After returning to Venezuela, Boulton's work turned toward depicting and engaging with his home country. He was one of the first photographers to document the Venezuelan landscape and people, inventing the term belleza criolla to describe “the exuberant beauty of our race” (the Venezuelan mixture of indigenous, white, and black backgrounds). He also promoted, documented, and studied indigenous artwork from Venezuela. The following quote from Boulton illustrates the connection that this documentation of ceramics has with his overall approach to Venezuelan art history:
It is true that indigenous Venezuelan culture has been relatively little studied: but even so, such testimony as I have described is appropriate for my purpose, which is – as I must state at the outset – of a purely aesthetic and not an anthropological kind. My desire is to grasp with both hands an instant of that life, and in that instant to open my eyes to see – to see ourselves – before we begin to look at others.
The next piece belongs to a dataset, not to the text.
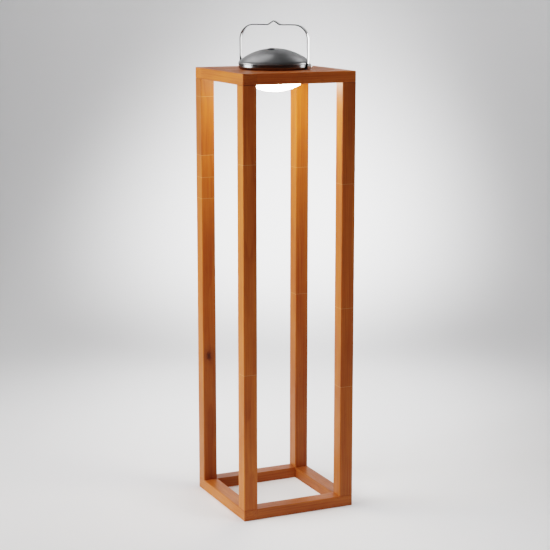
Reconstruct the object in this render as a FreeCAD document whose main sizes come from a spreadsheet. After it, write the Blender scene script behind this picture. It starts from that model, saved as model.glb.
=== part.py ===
import FreeCAD, Part

import math
import os

import Sketcher
from FreeCAD import Placement, Rotation, Vector

# An open wooden lantern frame with a portable lamp head standing in its top.
# +Z is up, the origin is the centre of the frame's foot, and sizes are in millimetres.
# The front is -Y. The head's own frame has its origin on the wood at the top, its x axis
# along the bail's pivots, and is turned about Z by head_turn.

SIZES = {
    # wooden frame
    "frame_side": 250.0,
    "frame_height": 920.0,
    "post_side": 30.0,
    "rail_height": 23.0,
    "wood_edge_radius": 1.5,
    "panel_thickness": 12.0,
    "panel_ledge": 8.0,
    "panel_clearance": 0.25,
    "hole_clearance": 1.0,
    # dowels
    "post_dowel_radius": 4.0,
    "post_dowel_length": 28.0,
    "post_dowel_spacing": 14.0,
    "post_dowel_inset": 9.5,
    "rail_dowel_radius": 3.0,
    "rail_dowel_spacing": 9.0,
    "rail_dowel_inset": 7.0,
    "dowel_wall": 5.5,
    "dowel_clearance": 0.05,
    "dowel_end_gap": 0.8,
    # lamp head, base ring
    "head_turn": -48.0,
    "sleeve_radius": 64.5,
    "sleeve_wall": 2.5,
    "sleeve_depth": 16.0,
    "ring_ledge": 9.5,
    "ring_height": 11.2,
    "rim_height": 1.6,
    "rim_wall": 1.4,
    "ring_flare_height": 4.5,
    "ring_flare_depth": 3.0,
    "ring_flare_radius": 3.5,
    "ring_edge_radius": 0.5,
    "shoulder_width": 6.0,
    "shoulder_top_depth": 4.0,
    "shoulder_thickness": 4.0,
    # dome cap
    "seam_gap": 0.3,
    "dome_rise": 27.0,
    "dome_straight": 3.8,
    "dome_shoulder_share": 0.85,
    "dome_wall": 1.8,
    "lip_wall": 1.2,
    "lip_clearance": 0.2,
    # dome screws and their bosses
    "dome_boss_radius": 3.2,
    "dome_screw_turn": 45.0,
    "dome_screw_radius": 1.5,
    "dome_screw_head_radius": 2.6,
    "dome_screw_head_height": 2.2,
    "screw_clearance": 0.1,
    "socket_share": 0.5,
    # power button
    "button_distance": 16.5,
    "button_radius": 8.0,
    "button_proud": 1.5,
    "button_crown": 0.6,
    "button_travel": 0.8,
    "button_clearance": 0.2,
    "button_lip": 1.5,
    "button_flange_thickness": 1.0,
    "button_flange_gap": 0.05,
    "button_pad_margin": 2.5,
    "button_pad_depth": 3.6,
    "button_stem_radius": 2.0,
    # switch under the button
    "switch_board_width": 12.0,
    "switch_board_margin": 4.0,
    "switch_board_thickness": 1.6,
    "switch_board_drop": 11.0,
    "switch_post_radius": 2.4,
    "switch_post_gap": 1.1,
    "switch_side": 6.2,
    "switch_height": 3.6,
    "plunger_radius": 1.7,
    "plunger_clearance": 0.1,
    "plunger_depth": 1.4,
    # bail handle and pivots
    "pivot_rise": 0.7,
    "pivot_seat_depth": 1.0,
    "pivot_radius": 1.75,
    "pivot_clearance": 0.05,
    "pivot_end_wall": 2.0,
    "pivot_head_gap": 0.3,
    "pivot_head_rise": 1.4,
    "washer_margin": 0.7,
    "washer_clearance": 0.3,
    "washer_thickness": 1.2,
    "bail_running_gap": 0.1,
    "bail_thickness": 2.0,
    "bail_width": 9.0,
    "bail_head_gap": 9.7,
    "bail_corner_radius": 30.0,
    "bail_eye_gap": 0.6,
    "notch_half_width": 13.0,
    "notch_rise": 8.0,
    "notch_radius": 3.0,
    # opal bowl
    "bowl_wall": 2.2,
    "bowl_seal_thickness": 1.0,
    "bowl_seal_width": 2.0,
    "bowl_straight": 7.5,
    "bowl_sag": 22.0,
    "bowl_edge_radius": 6.0,
    "neck_clearance": 0.2,
    "neck_wall": 2.0,
    "neck_gap": 1.0,
    # lamp plate and the LED board
    "plate_clearance": 0.4,
    "plate_thickness": 2.0,
    "plate_screw_inset": 3.2,
    "plate_screw_radius": 1.25,
    "plate_screw_head_radius": 2.2,
    "plate_screw_head_height": 1.4,
    "plate_screw_length": 5.5,
    "wire_hole_radius": 3.5,
    "wire_hole_inset": 10.0,
    "led_board_gap": 2.0,
    "led_board_thickness": 1.6,
    "led_side": 3.0,
    "led_height": 0.8,
    "led_circle_inset": 16.0,
    "led_count": 16.0,
    # cells and the control board
    "cell_radius": 9.2,
    "cell_length": 65.0,
    "cell_gap": 1.6,
    "holder_wall": 1.8,
    "holder_clearance": 0.1,
    "holder_side_height": 8.0,
    "board_length": 46.0,
    "board_gap": 1.7,
    "board_thickness": 1.6,
    "spacer_radius": 2.5,
    "spacer_inset": 3.4,
    "spacer_gap": 1.1,
    "board_screw_length": 6.0,
    # charging socket and its plug
    "port_width": 9.0,
    "port_thickness": 3.3,
    "port_shell": 0.35,
    "port_length": 7.4,
    "port_inset": 5.4,
    "port_slot_clearance": 0.1,
    "plug_flange_width": 13.0,
    "plug_flange_height": 6.4,
    "plug_flange_thickness": 1.2,
    "plug_seat_depth": 1.6,
    "plug_clearance": 0.15,
    "plug_tongue_length": 4.5,
    # one overrun for every cut that runs out of a face
    "overrun": 5.0,
}


class Length:
    """A size or a place: its value now, and the expression that keeps it bound to the sheet."""

    def __init__(self, value, text):
        self.value = value
        self.text = text

    def _with(self, other, sign, work):
        if not isinstance(other, Length):
            other = Length(other, str(other))
        return Length(work(self.value, other.value), f"({self.text} {sign} {other.text})")

    def __add__(self, other):
        return self._with(other, "+", lambda a, b: a + b)

    def __sub__(self, other):
        return self._with(other, "-", lambda a, b: a - b)

    def __mul__(self, other):
        return self._with(other, "*", lambda a, b: a * b)

    def __truediv__(self, other):
        return self._with(other, "/", lambda a, b: a / b)

    def __neg__(self):
        return self * -1

    def root(self):
        """The square root."""
        return Length(math.sqrt(self.value), f"sqrt({self.text})")


class Sheet:
    """The spreadsheet of driving sizes, with each alias as an attribute."""

    def __init__(self, document, sizes):
        cells = document.addObject("Spreadsheet::Sheet", "Sizes")
        for row, (name, value) in enumerate(sizes.items(), start=1):
            cells.set(f"A{row}", name)
            cells.set(f"B{row}", str(value))
            cells.setAlias(f"B{row}", name)
            setattr(self, name, Length(value, f"Sizes.{name}"))
        document.recompute()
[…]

The space of time involved is so short, and at the same time so long, that if we do not do our looking in that fleeting instant of life we cannot see life.
As an art historian and critic, he published a comprehensive history of Venezuelan art and a monographs on the iconographic portraiture of Simón Bolívar, Antonio José de Sucre, and José Antonio Páez.

He often photographed and supported other Venezuelan artists and intellectuals, including Francisco Narváez, Rafael Monasterios, Alejandro Otero, Jesús Rafael Soto, and Carlos Cruz Diez. He was also a friend to international artists, notably, Alexander Calder designed a piece of kinetic art for his living room.

A monograph has been published on Boulton's work, entitled Alfredo Boulton: Looking at Venezuela 1929–1978.

==Collections==
The Getty Center houses a collection of his artwork and writings (many previously from the Alberto Vollmer Foundation), a selection of which were on display in the exhibit Alfredo Boulton: Looking at Venezuela, 1928–1978. Over 25 of Boulton's photographs are held in the permanent collection of the Museum of Modern Art.